A screenwriter who pushes is no better than an actor exploding in a big, fake rage, or a couple that falls into each others' arms long before the audience believes they're in love. Perhaps a good actor can layer in the necessary progression to convince an audience that they've arrived at the emotional destination, but you can't just toss this work into the actor's lap.

Scenes have to earn their twists and turns. I can't tell you how often scripts have the hero swearing premature revenge just so the second act can get swinging. Or how often a rogue cop has defied his superiors without his motivations being even remotely fleshed out in this direction.

The answer to why this happens is easy: Writers are looking at the big picture. You the screenwriter are typing away under deadline, that ominous "120 pages maximum!" mantra echoing through your percolating mind. How can you possibly include everything necessary and still bring this puppy in under 120? How, how, how? You know that your scenes can't build forever. X has to confront Y and Z has to burst in with the court order! That's the scene! It has a structural purpose! It's not organic - you have an outline; you know what the outcome is and you have to GET THERE.

Getting There in a timely fashion is the hallmark of a good writer. Characters in good scripts Get There without either wasting time or pushing. When script readers claim that they can tell on the first few pages whether or not a writer knows what they're doing, one thing that clues them in is the pace. They're watching to see if the writer has wasted action lines on unnecessary elaboration, or if the characters' actions are moving with the progressive ticks that make their behavior understandable, or at least from the characters' perspective, sympathetically believable.

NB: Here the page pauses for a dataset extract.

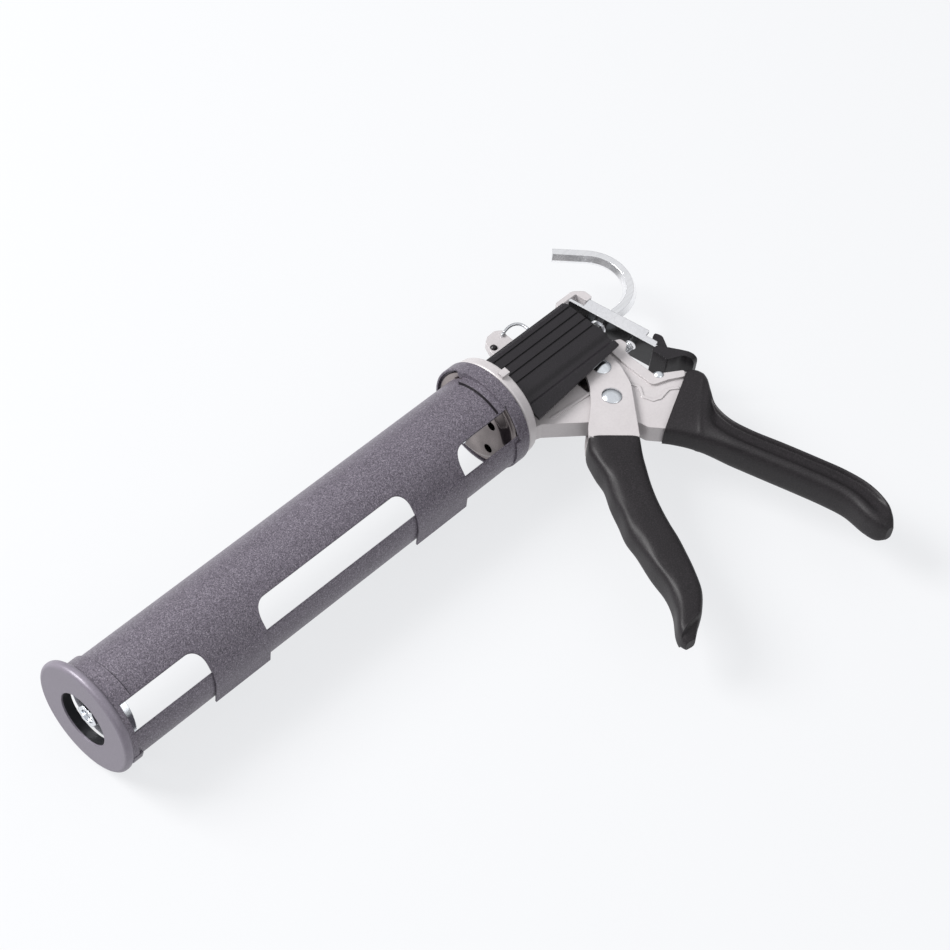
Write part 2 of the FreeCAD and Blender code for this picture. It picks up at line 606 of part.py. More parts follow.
def build_drive():
    """The tilting grip plates, the dog that carries them and the spring that sends them back."""
    half = size("dog_half")
    bore = size("rod_flats") / math.sqrt(3) + size("bore_gap")
    through = Part.makeCylinder(bore + 0.5, 60, Vec(-345, 0, 0), X_AXIS)
    pin_front = size("pin_x") + size("pin_r") + 0.3
    dog = prism_z([(pin_front, 25.0, 1.5), (pin_front, -8.5, 1), (pin_front + 5.0, -8.5, 1),
                   (pin_front + 5.0, 25.0, 1.5)], 2 * half).cut(through)
    keep(solid("drive_dog", dog), "drive_dog")
    t = size("grip_plate_t")
    plates = []
    for k in range(2):
        start = pin_front + 5.1 + k * (t + 0.1)
        plate = prism_z([(start, 12.2, 1), (start, -8.5, 1), (start + t, -8.5, 1), (start + t, 12.2, 1)],
                        2 * half).cut(through)
        plates.append(solid("grip_plate_%d" % k, plate))
    keep(group("grip_plates", *plates), "grip_plates")
    start = pin_front + 5.1 + 2 * (t + 0.1) + 0.1
    stop = size("wall_front") - size("bush_lip_t") - 0.3
    turns = size("spring_turns")
    wire = size("spring_wire")
    radius = size("spring_r")
    keep(solid("drive_spring", coil(start + wire / 2, stop - wire / 2, radius, turns, wire)), "drive_spring")


def coil(x_low, x_high, radius, turns, wire, y=0.0):
    """A helical spring about a line along X."""
    helix = Part.makeHelix((x_high - x_low) / turns, x_high - x_low, radius)
    helix.rotate(Vec(0, 0, 0), Y_AXIS, 90)
    helix.translate(Vec(x_low, y, 0))
    start = helix.Edges[0].valueAt(helix.Edges[0].FirstParameter)
    way = helix.Edges[0].tangentAt(helix.Edges[0].FirstParameter)
    circle = Part.Wire(Part.makeCircle(wire / 2, start, way))
    return Part.Wire(helix.Edges).makePipeShell([circle], True, True)


# ---------------------------------------------------------------- trigger

def build_trigger():
    """Steel cheeks either side of the web, a tang into the grip, and the drive pin."""
    inner = size("cheek_in")
    outer = size("cheek_out")
    cheek_points = [
        (-336.2, 17.5, 4), (-322.5, 15.8, 4), (-314.4, 28.4, 5), (-306.8, 36.0, 14), (-294.9, 44.9, 20),
        (-290.4, 49.4, 0.5), (-291.4, 52.4, 0.5), (-287.2, 61.0, 3), (-290.6, 73.5, 3),
        (-299.4, 73.2, 3), (-306.4, 66.4, 0.5), (-309.2, 67.0, 0.5), (-320.6, 54.1, 30),
        (-332.0, 41.0, 20), (-337.6, 28.0, 12)]
    cheeks = prism_z(cheek_points, 2 * outer).cut(prism_z([
        (-345, 5, 0), (-270, 5, 0), (-270, 100, 0), (-345, 100, 0)], 2 * inner))
    tang = prism_z([(-292.5, 59.5, 2), (-285.5, 66.5, 2), (-266.5, 104.0, 3), (-275.5, 108.5, 3),
                    (-298.0, 73.5, 2)], 2 * inner + 1.6)
    shape = cheeks.fuse(tang)
    pivot = Part.makeCylinder(size("pivot_r") + 0.05, 60, Vec(size("pivot_x"), size("pivot_y"), -30), Z_AXIS)
    pin = Part.makeCylinder(size("pin_r") + 0.02, 60, Vec(size("pin_x"), size("pin_y"), -30), Z_AXIS)
    keep(solid("trigger_lever", shape.cut(pivot.fuse(pin)).removeSplitter()), "trigger_lever")
    out = outer + 0.02
    rivet = Part.makeCylinder(size("pin_r"), 2 * out, Vec(0, 0, -out), Z_AXIS)
    for way in (1, -1):
        rivet = rivet.fuse(dome(5.0, 1.6, out, way))
    rivet.translate(Vec(size("pin_x"), size("pin_y"), 0))
    keep(solid("drive_pin", rivet.removeSplitter()), "drive_pin")
    return shape


def loft_grip(stations, power):
    """A soft bar lofted through ovals, squarer as power falls from 1.

    Each station is (front point, rear point, half thickness)."""
    wires = []
    for (fx, fy), (rx, ry), half in stations:
        middle = Vec((fx + rx) / 2, (fy + ry) / 2, 0)
        across = Vec(fx - rx, fy - ry, 0)
        a = across.Length / 2
        across.normalize()
        points = []
        count = 20
        for k in range(count):
            t = 2 * math.pi * k / count
            c = math.cos(t)
            s = math.sin(t)
            u = math.copysign(abs(c) ** power, c) * a
            w = math.copysign(abs(s) ** power, s) * half
            points.append(middle + across * u + Z_AXIS * w)
        curve = Part.BSplineCurve()
        curve.interpolate(points, PeriodicFlag=True)
        wires.append(Part.Wire(curve.toShape()))
    return Part.makeLoft(wires, True, False)


def build_grips(lever_shape, frame_shape):
    """The moulded rubber grips, each cut to the metal that it is moulded on."""
    trigger = loft_grip([
        ((-289.5, 50.0), (-309.4, 67.6), 9.2), ((-283.4, 58.5), (-304.6, 74.4), 9.6),
        ((-278.6, 71.8), (-297.6, 83.4), 9.7), ((-270.8, 85.5), (-289.6, 95.2), 9.7),
        ((-263.4, 100.0), (-282.8, 108.2), 9.6), ((-257.2, 118.5), (-276.6, 123.8), 9.5),
        ((-250.6, 138.0), (-268.8, 140.4), 9.3), ((-242.2, 150.6), (-259.8, 153.4), 8.9),
        ((-236.2, 157.2), (-249.2, 160.8), 8.0), ((-233.6, 162.2), (-241.5, 165.2), 6.2)], 0.5)
    inner = Part.makeBox(200, 200, 2 * size("cheek_in"), Vec(-450, 0, -size("cheek_in")))
    throat = inner.common(Part.makeCylinder(27.5, 40, Vec(size("pivot_x"), size("pivot_y"), -20), Z_AXIS))
    keep(solid("trigger_grip", trigger.cut(lever_shape).cut(throat)), "trigger_grip")
    handle = loft_grip([
        ((-323.0, 72.0), (-363.5, 53.0), 7.6), ((-326.4, 76.6), (-367.6, 58.8), 8.4),
        ((-330.4, 83.0), (-362.6, 68.8), 9.2), ((-334.2, 91.5), (-354.6, 80.0), 9.6),
        ((-338.0, 103.0), (-354.8, 96.5), 9.8), ((-345.4, 126.0), (-363.0, 120.5), 10.0),
        ((-352.4, 148.0), (-370.2, 144.0), 10.0), ((-356.4, 164.0), (-374.0, 163.5), 9.8),
        ((-354.6, 178.0), (-371.6, 180.5), 9.0), ((-355.0, 185.5), (-366.5, 188.6), 7.6),
        ((-357.4, 189.2), (-362.6, 190.6), 4.6)], 0.7)
    keep(solid("handle_grip", handle.cut(frame_shape)), "handle_grip")


# ---------------------------------------------------------------- release lever

def lever_point(along, behind):
    """A point on the tilted lever: along its face from the axis, and behind its front face."""
    tilt = math.radians(size("lever_tilt"))
    x0 = size("frame_rear") - 8.9
    return (x0 - along * math.sin(tilt) - behind * math.cos(tilt),
            along * math.cos(tilt) - behind * math.sin(tilt))


def build_release_lever():
    """Folded steel plate that locks the rod, its thumb tab and the spring that tilts it."""
    t = size("lever_t")
    half = size("lever_half")
    width = size("flange_w")
    corners = [lever_point(*p) + (r,) for p, r in (
        ((-19.4, 0), 0.6), ((-19.4, t), 0.6), ((43.0, t), 0.6), ((43.0, 0), 0.6))]
    web = prism_z(corners, 2 * half)
    side = [lever_point(*p) + (r,) for p, r in (
        ((-11.0, 0.6), 0.2), ((-11.0, width), 1.0), ((25.6, width + 0.6), 0.6), ((25.6, 4.0), 0.4),
        ((33.0, 4.0), 1.0), ((33.0, 0.6), 0.2))]
    flanges = prism_z(side, 2 * half).cut(prism_z(side, 2 * (half - 1.4)))
    shape = web.fuse(flanges)
    bore = size("rod_flats") / math.sqrt(3) + size("lever_bore_gap")
    hole = Part.makeCylinder(bore, 40, Vec(size("frame_rear") - 25, 0, 0), X_AXIS)
    seat = Part.makeCylinder(2.9, 8, Vec(size("frame_rear") - 18, 19.6, 0), X_AXIS)
    shape = shape.cut(hole.fuse(seat)).removeSplitter()
    keep(solid("release_plate", shape), "release_plate")
    tab_half = half + 0.9
    tab = prism_z([
        (-356.6, 33.4, 1), (-361.0, 33.2, 2), (-368.2, 44.0, 14), (-371.4, 49.4, 6), (-372.9, 52.6, 1),
        (-370.0, 52.8, 1), (-366.4, 47.2, 8), (-360.6, 44.6, 3), (-357.6, 43.4, 1)], 2 * tab_half)
    low = size("tab_low")
    round_r = size("tab_corner")
    ends = Part.Wire([e.toShape() for e in rounded([
        (low, tab_half, round_r), (20, tab_half, 0), (20, -tab_half, 0), (low, -tab_half, round_r)], "YZ")])
    ends.translate(Vec(-400, 0, 0))
    tab = tab.common(Part.Face(ends).extrude(Vec(100, 0, 0)))
    horn = prism_z([
        (-361.5, 36.5, 0.5), (-364.4, 31.6, 2), (-367.4, 29.4, 1), (-367.6, 25.4, 0.9), (-370.8, 24.2, 1.1),
        (-372.4, 28.2, 3), (-366.4, 38.5, 0.5)], 6.4)
    keep(solid("thumb_tab", tab.fuse(horn).cut(shape).removeSplitter()), "thumb_tab")
    seat_x = size("frame_rear") - 7.0
    spring = coil(lever_point(19.6, 0)[0] + 0.5, seat_x - 0.45, 2.1, 4.0, 0.7, 19.6)
    keep(solid("release_spring", spring), "release_spring")


# ---------------------------------------------------------------- piercing wire

def build_pierce_wire():
    """Bent spring wire for opening a cartridge's seal, hinged on the side of the frame's lug."""
    r = size("wire_r")
    x = size("wire_pivot_x")
    y = size("wire_pivot_y")
    lug = size("lug_half")
    side = lug + 0.1 + r
    bends = [(0, 0), (-3.5, -0.9), (-6.8, -1.3), (-10.4, -0.4), (-12.4, 1.8), (-12.9, 4.3), (-13.1, 9.7)]
    curve = Part.BSplineCurve()
    curve.interpolate([Vec(x + a, y + b, side) for a, b in bends])
    ring = Part.Wire(Part.makeCircle(r, curve.value(0), curve.tangent(0)[0]))
    arm = Part.Wire(curve.toShape()).makePipeShell([ring], True, True)
    pin = Part.makeCylinder(r, side + lug + 0.3, Vec(x, y, -lug - 0.3), Z_AXIS)
    knuckle = Part.makeSphere(r, Vec(x, y, side))
    head = dome(1.8, 0.9, lug + 0.1, -1)
    head.translate(Vec(x, y, 0))
    keep(solid("pierce_wire", arm.fuse([pin, knuckle, head]).removeSplitter()), "pierce_wire")
    stud = Part.makeCylinder(size("stud_r"), 2 * lug + 0.4, Vec(0, 0, -lug - 0.2), Z_AXIS)
    for way in (1, -1):
        stud = stud.fuse(dome(2.0, 1.3, lug + 0.05, way))
    stud.translate(Vec(size("stud_x"), size("stud_y"), 0))
    keep(solid("wire_stop", stud.removeSplitter()), "wire_stop")


build_barrel_shell()
build_barrel_rail()
build_front_cap()
build_rear_collar()
build_retaining_plate()
build_plate_screws()
build_push_rod()
build_plunger()
frame_node = build_frame()
doc.recompute()
build_pins()
build_housing_cover()
build_bushes()
build_drive()
build_grips(build_trigger(), frame_node.Shape)
build_release_lever()
build_pierce_wire()

doc.recompute()
FAULTS = [o.Label for o in doc.Objects if "Invalid" in o.State or "Error" in o.State]
for node in NODES:
    if node.Shape.isNull() or not node.Shape.isValid():
        FAULTS.append(node.Label + " shape")
    print("%-20s solids %d volume %.0f" % (node.Label, len(node.Shape.Solids), node.Shape.Volume))
if FAULTS:
    raise RuntimeError("failed: " + ", ".join(FAULTS))
os.makedirs("parts", exist_ok=True)
for node in NODES:
    node.Shape.exportStep("parts/%s.step" % node.Label)
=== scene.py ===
import json
import math

import bmesh
import bpy
from mathutils import Matrix, Vector


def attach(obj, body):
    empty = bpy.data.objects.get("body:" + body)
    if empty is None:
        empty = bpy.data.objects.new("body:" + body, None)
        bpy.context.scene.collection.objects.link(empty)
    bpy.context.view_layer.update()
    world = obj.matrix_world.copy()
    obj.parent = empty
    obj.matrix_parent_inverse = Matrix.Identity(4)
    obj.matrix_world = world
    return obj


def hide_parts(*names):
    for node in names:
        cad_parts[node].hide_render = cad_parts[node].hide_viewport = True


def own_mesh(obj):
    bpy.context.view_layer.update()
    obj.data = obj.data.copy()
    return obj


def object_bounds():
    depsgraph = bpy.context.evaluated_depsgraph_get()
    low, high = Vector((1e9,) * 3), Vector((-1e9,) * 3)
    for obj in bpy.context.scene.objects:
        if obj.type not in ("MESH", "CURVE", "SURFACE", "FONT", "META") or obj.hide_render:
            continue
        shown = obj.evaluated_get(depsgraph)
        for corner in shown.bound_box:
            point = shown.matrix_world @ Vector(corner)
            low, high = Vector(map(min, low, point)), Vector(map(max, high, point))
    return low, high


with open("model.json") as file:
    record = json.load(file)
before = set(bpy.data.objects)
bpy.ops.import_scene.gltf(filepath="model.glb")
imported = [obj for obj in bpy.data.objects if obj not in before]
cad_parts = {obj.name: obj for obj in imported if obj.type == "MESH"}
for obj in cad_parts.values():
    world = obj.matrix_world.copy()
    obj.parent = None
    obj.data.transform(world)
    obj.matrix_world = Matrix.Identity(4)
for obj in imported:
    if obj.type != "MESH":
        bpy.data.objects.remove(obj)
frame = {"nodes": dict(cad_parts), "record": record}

# Caulking gun lying on its right side. +X is the nozzle's way, +Y the handles', +Z is up.
# Sizes are in millimetres until they are multiplied by MM, which makes them metres.
cad_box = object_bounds()
nodes = frame["nodes"]
MM = 0.001
SHARP_ANGLE = math.radians(40.0)


# ---------------------------------------------------------------- material helpers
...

While some writers drag their feet, most push, forcing us to accept emotional or structural changes that aren't allowed to breathe. Unbelievably rat-a-tat dialogue, forced sexual attraction, oddball characters that oversell their eccentricities to the point of appearing psychotic; these mistakes regularly appear in the screenplay pile.

Many writers choose to have their screenplays read out loud by actors to magnify problems like this. Reading the work aloud can help even if it's just you talking to yourself in front of the computer. There's also the antidote to most writing problems: Put it down for a few days (or longer) and then come back.

Don't be afraid to admit that your scenes don't ring true even if you don't know what to fix or how to fix it. Sometimes you have to wait to pinpoint awkward plot structure. Let it simmer. Look at the work from the characters' point of view. Would a person really behave the way you're asking them to? At the speed you're making it happen? Forget about the 120 for a minute. Are you pushing the characters around so that the story unfolds the way you planned? If so, don't be surprised if your characters seem as lifeless as pawns.

Readers have to buy what they read. They have to believe the events, the betrayals, the victories; the beat-by-beat, scene-by-scene maturation of the characters. Pushing readers too fast through your scenes or your story is just as bad as a salesperson zeroing in you at a store, upselling merchandise and making unsolicited suggestions. When you push in your script, you only make the reader want to push it away.